→ Records contained in a dataset:
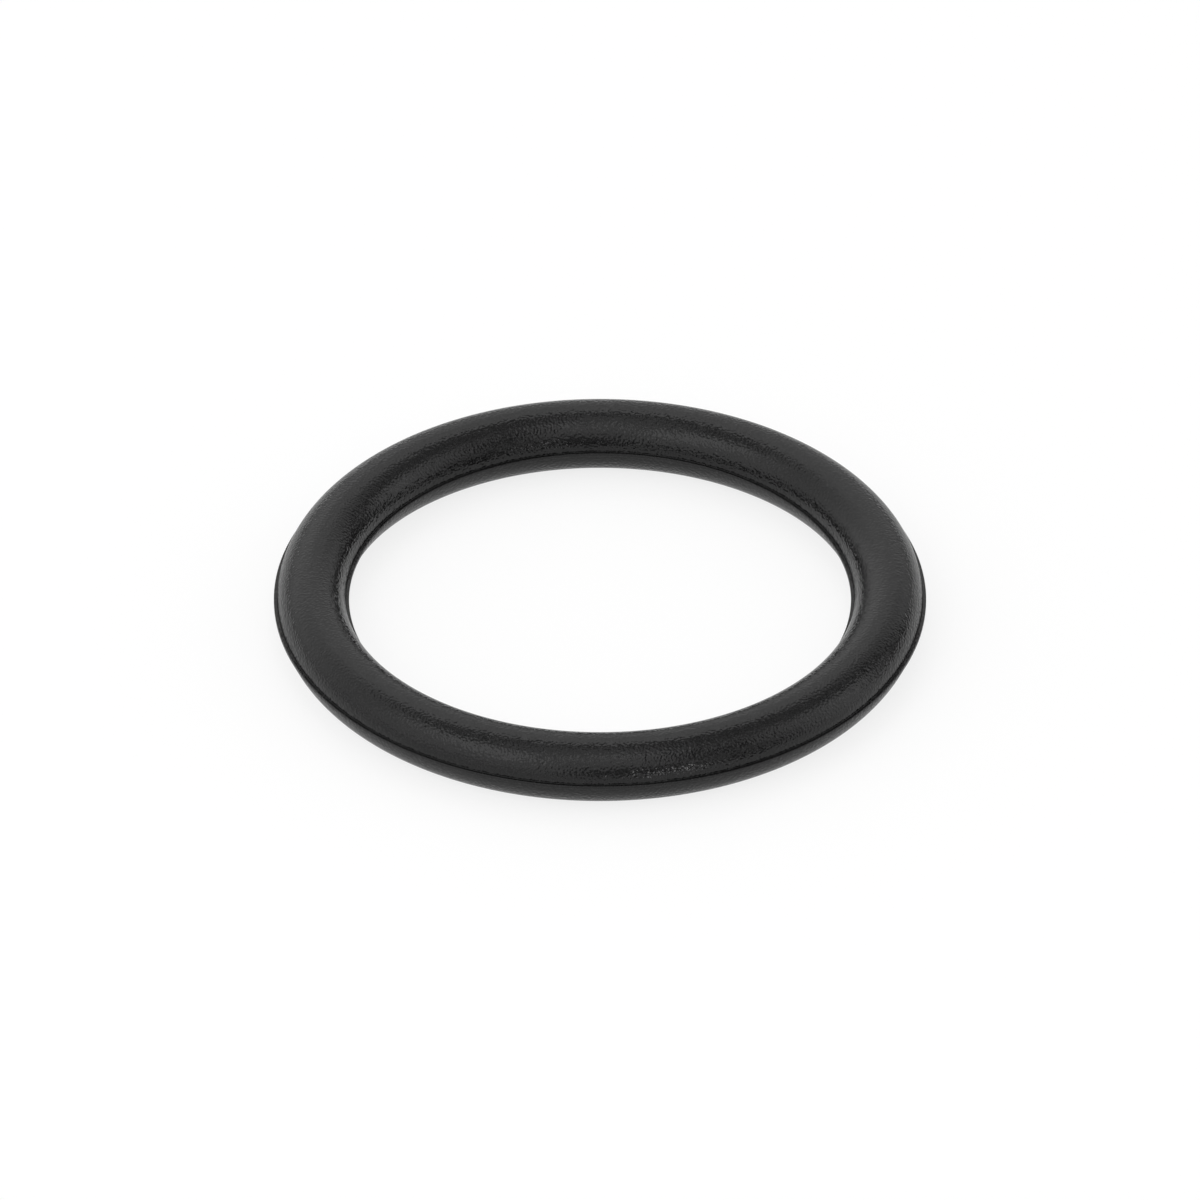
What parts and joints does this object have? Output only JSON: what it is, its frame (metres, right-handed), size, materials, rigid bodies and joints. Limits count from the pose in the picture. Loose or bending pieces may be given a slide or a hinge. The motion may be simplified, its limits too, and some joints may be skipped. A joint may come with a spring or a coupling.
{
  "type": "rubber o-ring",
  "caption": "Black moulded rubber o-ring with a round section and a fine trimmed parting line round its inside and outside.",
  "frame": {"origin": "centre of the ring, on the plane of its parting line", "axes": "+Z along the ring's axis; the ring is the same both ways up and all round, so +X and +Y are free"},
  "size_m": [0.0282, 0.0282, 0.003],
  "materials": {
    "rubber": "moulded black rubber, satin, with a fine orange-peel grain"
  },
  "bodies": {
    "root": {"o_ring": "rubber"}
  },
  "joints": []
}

--

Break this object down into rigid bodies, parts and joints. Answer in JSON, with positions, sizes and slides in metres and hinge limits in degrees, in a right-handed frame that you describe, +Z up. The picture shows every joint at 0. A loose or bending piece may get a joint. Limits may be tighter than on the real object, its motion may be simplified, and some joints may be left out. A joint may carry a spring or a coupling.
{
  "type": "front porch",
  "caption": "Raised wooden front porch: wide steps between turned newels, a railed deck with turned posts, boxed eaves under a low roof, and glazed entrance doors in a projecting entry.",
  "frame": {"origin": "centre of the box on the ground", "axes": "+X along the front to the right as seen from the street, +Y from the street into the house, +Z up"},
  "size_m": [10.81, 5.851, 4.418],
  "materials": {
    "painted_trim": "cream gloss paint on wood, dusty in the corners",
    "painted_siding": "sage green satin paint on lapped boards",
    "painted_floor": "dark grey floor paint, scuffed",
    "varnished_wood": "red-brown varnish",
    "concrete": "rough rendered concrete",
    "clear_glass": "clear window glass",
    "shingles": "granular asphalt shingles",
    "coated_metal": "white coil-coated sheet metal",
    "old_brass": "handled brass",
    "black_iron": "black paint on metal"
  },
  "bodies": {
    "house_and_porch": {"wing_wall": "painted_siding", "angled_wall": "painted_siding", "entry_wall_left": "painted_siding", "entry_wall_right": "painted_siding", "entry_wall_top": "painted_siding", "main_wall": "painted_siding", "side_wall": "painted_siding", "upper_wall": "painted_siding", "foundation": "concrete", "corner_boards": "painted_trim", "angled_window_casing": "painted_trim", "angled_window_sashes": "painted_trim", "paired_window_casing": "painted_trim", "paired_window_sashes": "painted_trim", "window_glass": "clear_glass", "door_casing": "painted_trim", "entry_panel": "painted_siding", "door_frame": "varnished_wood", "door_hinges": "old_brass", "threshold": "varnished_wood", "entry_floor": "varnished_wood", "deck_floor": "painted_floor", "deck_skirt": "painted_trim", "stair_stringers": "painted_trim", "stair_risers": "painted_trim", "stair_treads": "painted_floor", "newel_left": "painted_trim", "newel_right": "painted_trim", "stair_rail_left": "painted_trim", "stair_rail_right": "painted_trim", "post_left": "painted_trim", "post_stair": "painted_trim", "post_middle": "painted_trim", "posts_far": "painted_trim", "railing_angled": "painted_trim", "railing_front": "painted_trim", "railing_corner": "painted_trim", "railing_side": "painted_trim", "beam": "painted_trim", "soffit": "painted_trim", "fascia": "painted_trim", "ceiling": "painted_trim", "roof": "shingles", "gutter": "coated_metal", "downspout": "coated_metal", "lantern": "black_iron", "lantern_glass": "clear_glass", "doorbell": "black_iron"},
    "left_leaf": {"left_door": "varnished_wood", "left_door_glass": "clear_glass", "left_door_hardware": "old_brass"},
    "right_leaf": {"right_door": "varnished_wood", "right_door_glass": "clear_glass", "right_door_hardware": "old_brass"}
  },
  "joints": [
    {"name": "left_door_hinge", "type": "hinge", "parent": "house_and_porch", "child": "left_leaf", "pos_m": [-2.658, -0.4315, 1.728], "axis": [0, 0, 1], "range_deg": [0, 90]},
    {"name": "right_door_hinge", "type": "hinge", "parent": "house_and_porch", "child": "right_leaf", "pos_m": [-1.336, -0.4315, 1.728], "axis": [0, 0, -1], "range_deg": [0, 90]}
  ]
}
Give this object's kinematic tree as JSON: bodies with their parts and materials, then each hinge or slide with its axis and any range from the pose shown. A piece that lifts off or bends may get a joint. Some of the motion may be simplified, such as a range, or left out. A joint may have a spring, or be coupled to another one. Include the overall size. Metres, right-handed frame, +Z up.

* * *

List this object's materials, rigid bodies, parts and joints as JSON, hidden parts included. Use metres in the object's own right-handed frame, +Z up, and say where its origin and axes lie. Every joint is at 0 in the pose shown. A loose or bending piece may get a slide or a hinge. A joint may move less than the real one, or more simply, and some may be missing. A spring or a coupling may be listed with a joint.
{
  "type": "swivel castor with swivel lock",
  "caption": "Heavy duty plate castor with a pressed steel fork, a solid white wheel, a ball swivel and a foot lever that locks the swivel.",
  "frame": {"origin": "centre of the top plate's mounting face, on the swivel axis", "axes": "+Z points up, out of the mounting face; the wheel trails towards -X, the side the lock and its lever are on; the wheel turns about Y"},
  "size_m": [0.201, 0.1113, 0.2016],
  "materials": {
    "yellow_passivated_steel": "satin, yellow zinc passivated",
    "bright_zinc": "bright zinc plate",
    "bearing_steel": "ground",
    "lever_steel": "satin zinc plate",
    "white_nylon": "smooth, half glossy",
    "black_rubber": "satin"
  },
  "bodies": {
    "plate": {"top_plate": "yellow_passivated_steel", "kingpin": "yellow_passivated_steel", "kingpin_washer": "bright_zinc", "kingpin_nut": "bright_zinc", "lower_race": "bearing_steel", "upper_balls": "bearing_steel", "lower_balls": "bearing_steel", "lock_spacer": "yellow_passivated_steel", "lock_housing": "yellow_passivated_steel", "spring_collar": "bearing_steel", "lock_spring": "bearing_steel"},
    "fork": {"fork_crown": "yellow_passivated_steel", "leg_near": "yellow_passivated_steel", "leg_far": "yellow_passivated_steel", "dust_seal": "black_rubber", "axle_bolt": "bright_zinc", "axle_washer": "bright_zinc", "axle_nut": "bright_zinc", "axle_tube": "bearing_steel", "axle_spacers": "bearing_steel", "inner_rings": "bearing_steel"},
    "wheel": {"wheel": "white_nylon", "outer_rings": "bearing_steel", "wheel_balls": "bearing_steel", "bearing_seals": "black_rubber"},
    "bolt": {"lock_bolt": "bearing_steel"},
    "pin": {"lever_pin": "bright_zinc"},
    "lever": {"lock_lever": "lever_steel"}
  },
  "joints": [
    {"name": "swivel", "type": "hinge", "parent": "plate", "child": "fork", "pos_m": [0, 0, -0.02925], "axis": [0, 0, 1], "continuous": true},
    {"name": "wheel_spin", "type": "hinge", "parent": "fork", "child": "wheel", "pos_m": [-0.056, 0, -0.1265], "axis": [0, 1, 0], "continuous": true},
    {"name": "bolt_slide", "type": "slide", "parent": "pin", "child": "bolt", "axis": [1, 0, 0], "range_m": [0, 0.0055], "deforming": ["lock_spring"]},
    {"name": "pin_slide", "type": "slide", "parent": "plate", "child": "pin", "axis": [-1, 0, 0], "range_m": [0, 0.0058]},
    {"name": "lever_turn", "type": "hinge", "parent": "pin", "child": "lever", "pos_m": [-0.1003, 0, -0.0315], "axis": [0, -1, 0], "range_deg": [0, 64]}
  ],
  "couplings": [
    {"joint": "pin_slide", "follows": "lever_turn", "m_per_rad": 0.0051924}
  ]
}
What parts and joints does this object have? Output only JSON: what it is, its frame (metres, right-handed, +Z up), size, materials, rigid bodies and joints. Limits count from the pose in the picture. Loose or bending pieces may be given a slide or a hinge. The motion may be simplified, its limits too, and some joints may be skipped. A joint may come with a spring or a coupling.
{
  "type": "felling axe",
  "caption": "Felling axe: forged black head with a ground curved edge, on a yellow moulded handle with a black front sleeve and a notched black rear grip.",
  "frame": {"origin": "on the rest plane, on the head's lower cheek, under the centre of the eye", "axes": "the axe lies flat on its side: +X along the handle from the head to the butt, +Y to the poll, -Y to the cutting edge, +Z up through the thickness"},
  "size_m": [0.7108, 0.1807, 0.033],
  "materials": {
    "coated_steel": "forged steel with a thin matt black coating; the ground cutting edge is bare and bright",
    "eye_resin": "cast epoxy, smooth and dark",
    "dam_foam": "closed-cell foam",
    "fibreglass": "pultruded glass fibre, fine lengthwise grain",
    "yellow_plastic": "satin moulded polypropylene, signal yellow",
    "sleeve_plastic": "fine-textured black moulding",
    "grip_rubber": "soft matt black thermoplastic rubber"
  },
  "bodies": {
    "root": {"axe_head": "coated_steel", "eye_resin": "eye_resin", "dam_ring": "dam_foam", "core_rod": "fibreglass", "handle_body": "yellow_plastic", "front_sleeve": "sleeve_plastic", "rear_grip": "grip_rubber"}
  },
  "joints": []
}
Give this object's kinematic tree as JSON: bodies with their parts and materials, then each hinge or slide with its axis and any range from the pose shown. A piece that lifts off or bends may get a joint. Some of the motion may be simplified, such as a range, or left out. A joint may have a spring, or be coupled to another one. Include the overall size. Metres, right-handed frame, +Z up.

→ Task brief: From the records given above, copy all lines containing "What".

→ Response to this exercise:
What parts and joints does this object have? Output only JSON: what it is, its frame (metres, right-handed), size, materials, rigid bodies and joints. Limits count from the pose in the picture. Loose or bending pieces may be given a slide or a hinge. The motion may be simplified, its limits too, and some joints may be skipped. A joint may come with a spring or a coupling.
What parts and joints does this object have? Output only JSON: what it is, its frame (metres, right-handed, +Z up), size, materials, rigid bodies and joints. Limits count from the pose in the picture. Loose or bending pieces may be given a slide or a hinge. The motion may be simplified, its limits too, and some joints may be skipped. A joint may come with a spring or a coupling.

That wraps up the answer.